ENVIRONMENT Minister Phil Hogan racked up a €9,000 bill on a 24-hour taxpayer-funded trip to Luxembourg, the Sunday Independent can reveal.
Mr Hogan and four senior department officials jetted into Luxembourg on business class fights and stayed in a luxurious five-star hotel to attend a one-day European Council meeting.
During his stay in June last year, Mr Hogan bought a €47 round of drinks which should have been subtracted from his expenses, but was not deducted until the Sunday Independent queried the charge.
The department said it was an 'administrative error' which will be rectified in the minister's next expenses claim.
The delegation that included senior civil servants clocked up €6,698 on flights alone to Luxembourg.
Details of the state-funded jaunt were released by the Department of the Environment, Community and Local Government under the Freedom of Information Act.
Before leaving Dublin on June 20 last year, Mr Hogan and one of his special advisers paid €48 to relax in the airport's VIP lounge.

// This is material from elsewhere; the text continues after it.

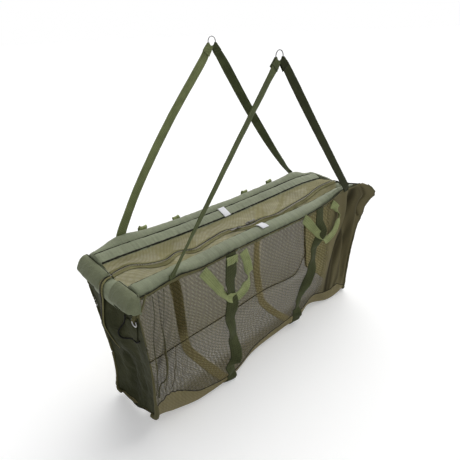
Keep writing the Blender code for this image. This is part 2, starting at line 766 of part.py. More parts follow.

Mr Hogan flew out of Dublin on an Air France flight at 5.15pm and after a brief stopover in Amsterdam landed at Luxembourg Airport around 10pm.
Mr Hogan and his entourage checked into the Le Royal Hotel in central Luxembourg, where the travel weary politician paid €47.10 for 'beverages' in the hotel's bar. A department spokesman said the round of drinks was bought at the minister's own expense and should have been deducted from his expenses.
"Generally what would happen is when a minister is reconciling his claims that money would be deducted from his claim by his private secretary," he said.
"On this occasion his private secretary did not do that. It should have been deducted from his claim and it will be deducted from his next one."
The delegation, which included the minister's assistant secretary, private secretary and a principal officer, stayed in the hotel's €182-a-night executive rooms.
Following a morning of meetings, Mr Hogan headed back to Luxembourg Airport and travelled business class to Dublin via Paris at 4.35pm.
The department spokes-man said the delegation travelled first class because there were no economy class tickets available.
The same delegation spent two nights in Luxembourg attending an identical EU meeting four months later in October but this time the trip cost almost half the original trip at €4,662.55.
The Irish deputation did not fly business class and they stayed in the more modest €100-a-night Hotel Francais for one night. The trip even included a train journey to Brussels, where Mr Hogan's contingent stayed in the €215-a-night Hotel Berlaymont.
Mr Hogan and his department have spent almost €92,000 travelling to Europe and the rest of the world since he took office in March last year. The most expensive jaunt so far was a €28,847 trip to Durban, South Africa, to attend the COP 17 Climate Change Conference in Durban in December last year.
Mr Hogan's delegation stayed six nights in the beach front Blue Water Hotel.
Flights for the department's controversial three-day trip to the UN Conference on Sustainable Development in Rio earlier this summer cost €7,347 for four of the members of the mission who attended.
Accommodation costs for the group were the subject of much discussion between department officials and Ireland's Brazilian embassy and the final hotel bill for the trip has not yet been finalised.
However, it was revealed that six members of the group dined out on the taxpayers' expense clocking up a €842.66 in one of the city's famous steak houses.